The relation is this:

$D_{KL}(p \parallel q) = H(q, p) - H(p)$

The upper equation also holds for the discrete case where:

$\begin{aligned} H(p,q) = -\sum_x p\log q\end{aligned}$

$\begin{aligned} D_{KL}(p \parallel q) = \sum_{x} p\log {\frac{p}{q}} \end{aligned}$

Machine learning application

We may use KL divergence as a loss function.

Frequent use is for autoencoders. This is why autoencoders are very good at obtaining the high likelihood of the input data.

Latent means hidden in latin. Autoencoder latent variables capture in some invisible way the probability distribution from the data.

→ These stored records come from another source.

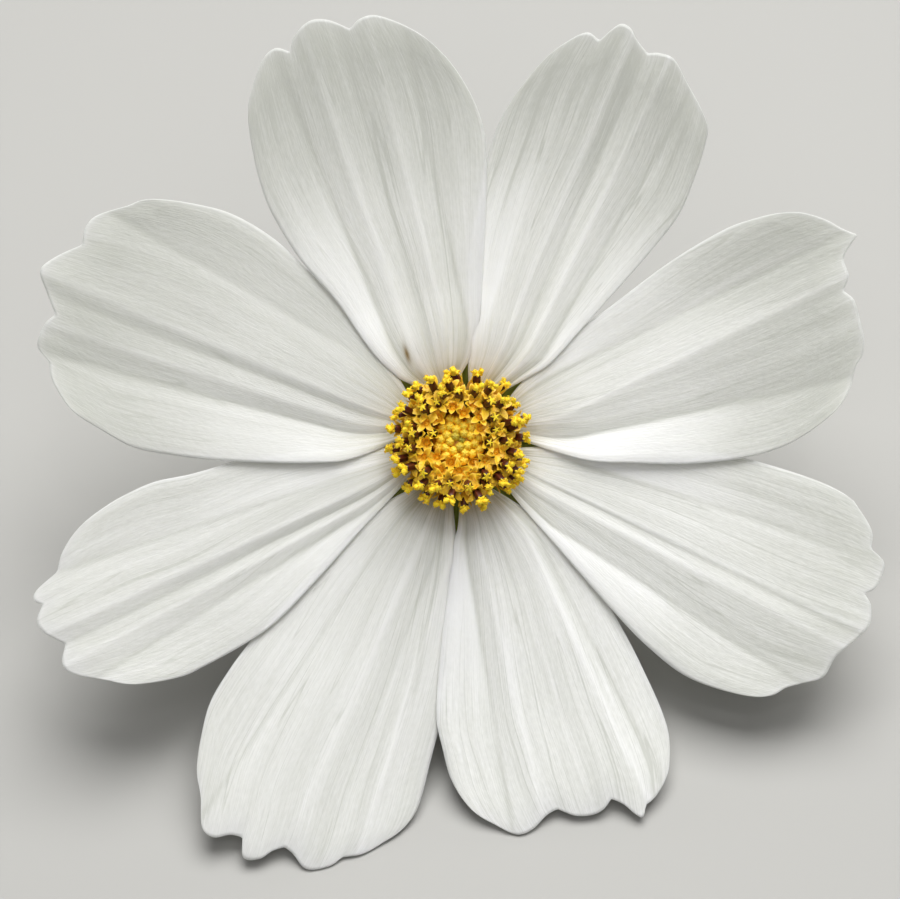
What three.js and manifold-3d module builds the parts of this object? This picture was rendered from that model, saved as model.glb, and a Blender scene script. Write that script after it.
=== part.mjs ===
// A cosmos flower as picked: eight white ray petals round a domed disc of small florets, held on a
// receptacle by two rings of green bracts, with a cut stem that bends behind the head and lies down.
// Millimetres, Z up. The head looks up and towards -Y, and rests on the tips of its two lowest petals.
import * as THREE from "three";
import { mergeVertices } from "three/addons/utils/BufferGeometryUtils.js";
import ManifoldModule from "manifold-3d";

// How the head stands and how the stem lies
const HEAD_PITCH = 55;            // degrees that the flower's axis points above level
const HEAD_ROLL = 6;              // degrees clockwise that the head is turned about its own axis
const HEAD_HEIGHT = 18.88;        // centre of the head above the ground
const STEM_RADIUS = 1.0;
const STEM_REACH = 62;            // cut end of the stem, behind the centre of the head
const STEM_SWING = 16;            // sideways bend of the stem at its cut end
const STEM_SIDES = 10;
const STEM_STEPS = 30;
const SEAT_GAP = 0.3;             // room left where two pieces touch

// Ray petals: the claw starts above the receptacle's rim, and the blade is a thin sheet
const PETAL_THICKNESS = 0.35;
const PETAL_CELLS = 12;
const CLAW_START = 4.7;
const OVER = 0.95;                // a margin that lies over its neighbour is lifted
const UNDER = -0.55;              // a margin that lies under its neighbour is lowered
const BLADE_RISE = [[CLAW_START, -1.6], [6, -0.9], [7.5, -0.25], [10, 0.15], [15, 0.2], [22, 0.7],
  [28, 1.55], [34, 2.8], [44, 5.3]];
const PLEAT_STRENGTH = [[0, 0.2], [0.1, 1], [0.6, 1], [1, 0.75]];
const NEAR = 12;                  // how far out the near and far places of a pleat or margin are given
const FAR = 34;
const DROOP_START = 24;           // how far out a petal starts to sag on its own
const DROOP_SPAN = 16;

// Bracts, receptacle and disc
const BRACT_THICKNESS = 0.3;
const BRACT_CUP = 0.35;           // how far a bract's margins curl up
const INNER_BRACT_RISE = [[5.5, -2.95], [6.6, -2.4], [8, -1.8], [10, -1.3], [12.8, -0.9]];
const OUTER_BRACT_RISE = [[5.25, -3.75], [7, -3.25], [9, -2.9], [11, -2.9], [13.8, -3.6]];
const RECEPTACLE_TOP = -2.2;
const RECEPTACLE_FOOT = -6.2;
const GOLDEN_ANGLE = 137.508;
const BUD_COUNT = 28;
const CENTRE_COUNT = 50;          // buds and young florets that grow packed together in the middle
const FLORET_COUNT = 83;

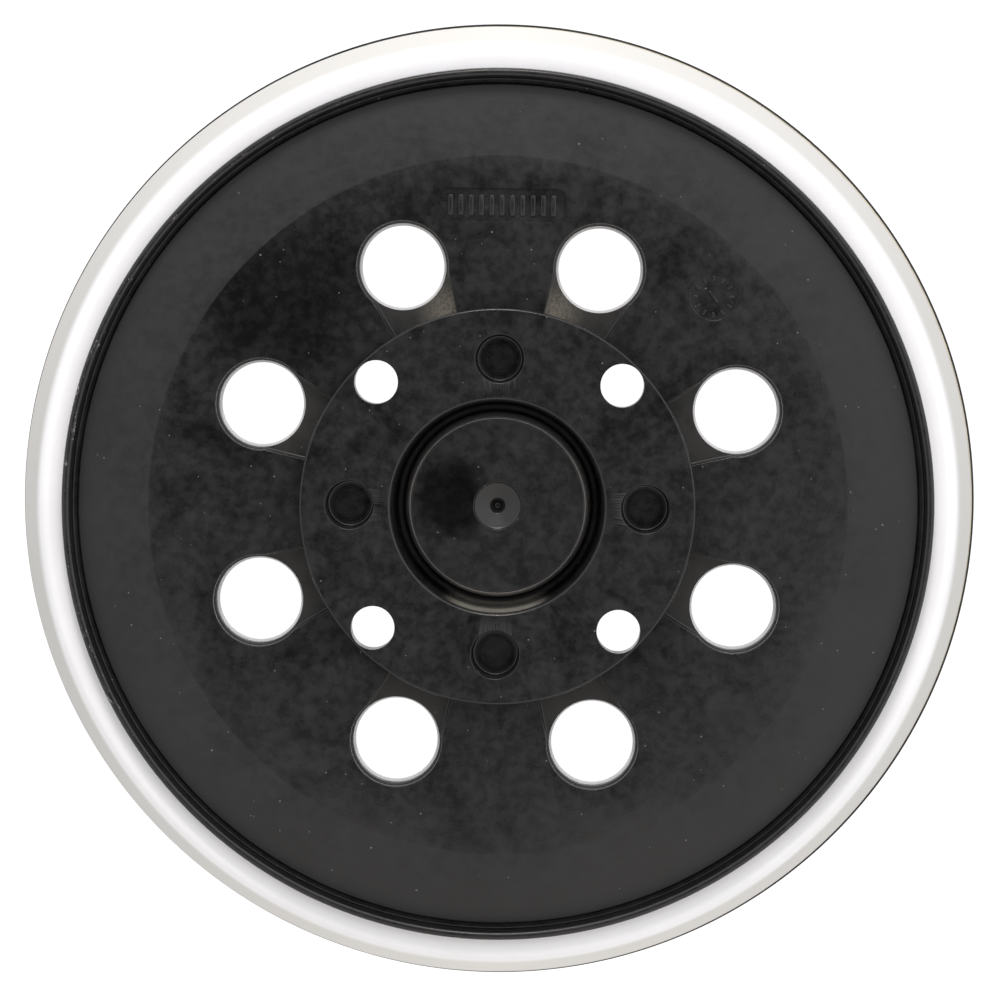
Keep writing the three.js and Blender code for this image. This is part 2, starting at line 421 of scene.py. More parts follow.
def make_scuff_group():
    """Scuffs along the rings: noise drawn out along the circle, kept where it is highest. Amount
    raises or lowers how much is kept."""
    kit, given, out = new_group("ring scuffs", {"Unrolled": VECTOR, "Amount": VALUE}, {"Mask": VALUE})
    stretched = kit.scaled(given["Unrolled"], (9.0, 9.0, 1.6))
    streaks = kit.noise(stretched, 1.6, 4.0, 0.7, 0.4)
    breaks = kit.noise(stretched, 9.0, 3.0, 0.7)
    value = kit.math("MULTIPLY_ADD", breaks, 0.45, kit.times(streaks, 0.55))
    limit = kit.math("SUBTRACT", 0.72, kit.times(given["Amount"], 0.25))
    mask = kit.times(kit.math("SUBTRACT", value, limit), 22.0, clamp=True)
    kit.feed(mask, out, "Mask")


def new_material(name, colour, **constants):
    """A material with a Principled shader whose uniform values are set on its own sockets."""
    material = bpy.data.materials.new(name)
    material.use_nodes = True
    material.diffuse_color = (*colour, 1.0)
    kit = Tree(material.node_tree)
    shader = material.node_tree.nodes["Principled BSDF"]
    for socket, value in constants.items():
        shader.inputs[socket.replace("_", " ")].default_value = value
    place = kit.add("ShaderNodeTexCoord").outputs["Object"]
    rings = kit.group("ring coordinates", {"Place": place})
    return material, kit, shader, place, rings


def rgba(colour, factor=1.0):
    """A colour with its alpha, brightened or darkened by factor."""
    return (*(min(channel * factor, 1.0) for channel in colour), 1.0)


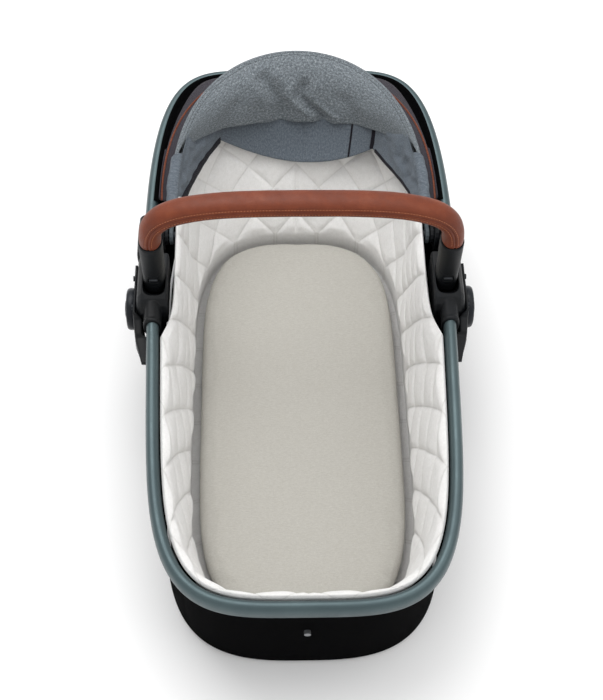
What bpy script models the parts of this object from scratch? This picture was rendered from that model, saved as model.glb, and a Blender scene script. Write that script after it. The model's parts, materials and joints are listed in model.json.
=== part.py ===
"""Carrycot of a baby stroller, modelled as separate pieces.

Frame: +X across the cot, +Y from the foot end to the head end, +Z up.
The origin is on the floor under the middle of the cot. Lengths are in metres.
"""
import math

import bmesh
import bpy
import numpy as np
from mathutils import Matrix

GAP = 0.0003

# Rim: a flat-oval tube round the top of the cot, rising towards the head end.
RIM_HEIGHT = 0.225
RIM_SLOPE = 0.08
RIM_WIDTH = 0.018
RIM_TALL = 0.030
FOOT_REACH = 0.447
HEAD_REACH = 0.436
FOOT_HALF_WIDTH = 0.212
FOOT_TAPER = 0.014
HEAD_HALF_WIDTH = 0.2205
HEAD_STRAIGHT_END = 0.080

# Mattress and the cot's floor.
MATTRESS_FOOT = 0.415
MATTRESS_HEAD = 0.276
MATTRESS_HALF_WIDTH = 0.161
MATTRESS_TOP = 0.065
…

KL divergence loss can also be used in multiclass classification scenarios instead of the CrossEntropy loss function. In fact, either using KL divergence loss (relative entropy) or CrossEntropy loss is the same if we are dealing with distributions that do not alter their parameters.

KL divergence is also a first thought objective function for reinforcement learning.

KL as a distance metric

$D_{KL}(p \parallel q)$ is not a metric of distance, because:

$D_{KL}(p \parallel q) \ne D_{KL}(q \parallel p)$

but we can make it a distance with Jensen-Shannon transformation.

$D_{JS}(p \parallel q) =\frac{1}{2} D_{KL}(p \parallel m)+\frac{1}{2} D_{KL}(q \parallel m)$

where $m=\frac{1}{2}(p+q)$

The fact that KL divergence is not a metric $D_{KL}(p \parallel q) \ne D_{KL}(q \parallel p)$ can be used because we can try to minimize either direct or reverse KL divergence.

Conclusion

KL Divergence or Relative Entropy is a measure of how two distributions are different.

Many machine learning problems are using KL divergence loss and especially it can be used as the objective function for supervised machine learning, and for generative models.